Was Einstein’s “Greatest Mistake” Right After All?

The old story about Albert Einstein’s erroneous cosmological constant used to sound something like this:

Once upon a time in 1917, the young Einstein made his most notorious mistake. He needed to figure out why the pull of gravity didn’t cause the universe to collapse. His equations kept saying the universe should have ended long ago, but every observation proved that it didn’t. As a result he introduced a concept a called “the cosmological constant” into his equations to counter the effect of gravity and keep the universe static. The problem was that the constant was bunk and Einstein knew there was no evidence for it, other than the fact the universe still existed.

Then in 1929 Edwin Hubble discovered that the universe wasn’t static but actually expanding. The repulsive force from the Big Bang over 15 billion years ago countered the force of gravity and Einstein’s fudged cosmological constant was discarded forever. Thus the universe lived happily ever after.

Recent observations have added an interesting epilogue to the story which shows that some kind of cosmological constant may yet exist after all.

It all began in 1998 when a team of astronomers at the Lawrence Berkeley National Laboratory made the inconvenient discovery that the universe actually accelerating while it expands. This isn’t supposed to happen. Issac Newton’s laws of momentum state that an object can only accelerate when being pushed by an outside force. The catch is that without Einstein’s constant, there isn’t supposed to be any outside force any more. The Big Bang sent everything in the universe flying apart and the force of gravity was supposed to gradually slow that expansion. Instead, things seem to be speeding up.

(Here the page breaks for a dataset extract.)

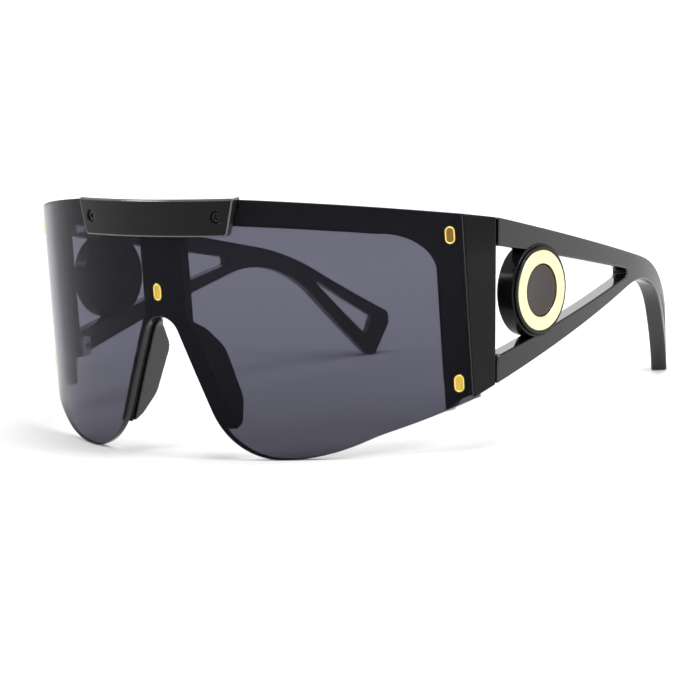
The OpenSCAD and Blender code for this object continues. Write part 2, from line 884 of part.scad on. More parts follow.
module hinge_temple(side, z) {
    color([0.6, 0.6, 0.62]) placed() on_side(side) on_axis(z) difference() {
        union() {
            sweep(knuckle_h, knuckle_r);
            toward_back() leaf();
        }
        outer_knuckles() sweep(knuckle_h + 2 * stack_gap, knuckle_r + knuckle_gap);
        sweep(stack_h + 2 * over, pin_r + pin_gap);
        toward_back() leaf_screw_places() leaf_screw_hole();
    }
}

module hinge_upper_front_left() { hinge_front(1, upper_hinge_z); }
module hinge_upper_front_right() { hinge_front(-1, upper_hinge_z); }
module hinge_upper_temple_left() { hinge_temple(1, upper_hinge_z); }
module hinge_upper_temple_right() { hinge_temple(-1, upper_hinge_z); }
module hinge_lower_front_left() { hinge_front(1, lower_hinge_z); }
module hinge_lower_front_right() { hinge_front(-1, lower_hinge_z); }
module hinge_lower_temple_left() { hinge_temple(1, lower_hinge_z); }
module hinge_lower_temple_right() { hinge_temple(-1, lower_hinge_z); }

module hinge_screws(side) {
    color([0.65, 0.65, 0.67]) placed() on_side(side)
        for (z = [upper_hinge_z, lower_hinge_z]) on_axis(z) {
            sweep(stack_h, pin_r);
            translate([0, 0, stack_h / 2]) cylinder(r = pin_head_r, h = pin_head_h);
        }
}

module hinge_screws_left() { hinge_screws(1); }
module hinge_screws_right() { hinge_screws(-1); }

module leaf_screws_front() {
    color([0.65, 0.65, 0.67]) placed() both_sides() at_front_leaf_screws() leaf_screw();
}

module leaf_screws_temple(side) {
    color([0.65, 0.65, 0.67]) placed() on_side(side) at_temple_leaf_screws() leaf_screw();
}

module leaf_screws_temple_left() { leaf_screws_temple(1); }
module leaf_screws_temple_right() { leaf_screws_temple(-1); }

lens();
front_frame();
brow_bar();
brow_screws();
lens_rivets();
nose_pad_left();
nose_pad_right();
temple_left();
temple_right();
medallion_bezel_left();
medallion_bezel_right();
medallion_ring_left();
medallion_ring_right();
medallion_cap_left();
medallion_cap_right();
hinge_upper_front_left();
hinge_upper_front_right();
hinge_upper_temple_left();
hinge_upper_temple_right();
hinge_lower_front_left();
hinge_lower_front_right();
hinge_lower_temple_left();
hinge_lower_temple_right();
hinge_screws_left();
hinge_screws_right();
leaf_screws_front();
leaf_screws_temple_left();
leaf_screws_temple_right();
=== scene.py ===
import json
import math

import bmesh
import bpy
from mathutils import Matrix, Vector
from mathutils.geometry import delaunay_2d_cdt

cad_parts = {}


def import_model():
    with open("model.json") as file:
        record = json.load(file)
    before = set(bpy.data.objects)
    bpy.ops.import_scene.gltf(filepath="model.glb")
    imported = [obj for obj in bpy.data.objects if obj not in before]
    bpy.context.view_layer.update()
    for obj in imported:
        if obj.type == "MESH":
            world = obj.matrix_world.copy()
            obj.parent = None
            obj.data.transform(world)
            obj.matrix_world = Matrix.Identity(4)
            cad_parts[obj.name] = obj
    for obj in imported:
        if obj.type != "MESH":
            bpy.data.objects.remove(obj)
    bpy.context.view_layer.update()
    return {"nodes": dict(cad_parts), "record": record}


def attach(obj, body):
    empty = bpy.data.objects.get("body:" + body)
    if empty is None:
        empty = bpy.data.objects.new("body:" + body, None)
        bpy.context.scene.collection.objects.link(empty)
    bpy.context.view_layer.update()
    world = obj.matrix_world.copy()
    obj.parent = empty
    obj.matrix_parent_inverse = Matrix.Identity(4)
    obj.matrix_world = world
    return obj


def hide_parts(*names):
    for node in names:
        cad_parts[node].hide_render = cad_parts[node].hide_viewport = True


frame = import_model()

# Sizes
# Lengths are in millimetres. y = 0 is the foremost line of the lens here, and MID_Y is where
# the shared frame has its own y = 0. s is the arc length round a curved face, from the middle
# of the front or, on a temple, from the joint.
MM = 0.001
MID_Y = 75.25

# Lens: its radius, thickness, width and height, and how its top and side edges slope backward
LENS_R, LENS_T, LENS_W, LENS_H = 90.5, 2.0, 140.6, 65.2
TOP_FALL, EDGE_RISE, END_Z = math.radians(12.4), math.radians(23.7), 12.6
LOBE_X, LOBE_R, LOBE_NOSE_R = 32.0, 42.0, 19.7
LOBE_SHARE, EDGE_BLEND = 0.28, 0.4
NOSE_TOP, NOSE_R = 35.3, 5.8
TOP_BAND, TOP_FADE = 6.0, 4.0
LENS_BEVEL, LENS_THINNER = 0.25, 0.06
END_CLEAR, NOTCH_CLEAR = 0.03, 0.05
# The gap left between faces that would otherwise coincide
TOUCH_GAP = 0.02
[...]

There has to be some massive unseen force throughout the cosmos making it expand ever faster. Physicists call this exotic force “dark energy” because while it can’t be seen directly, its effects can be observed. Scientists know still don’t know what dark energy actually is or where it comes from, but they’ve been measuring its effects on distant galaxies and stars. Recent measurements made using NASA’s Chandra X-ray Observatory show that dark energy has been a constant force throughout the history of the cosmos.

A constant force in the cosmos? A cosmological constant perhaps?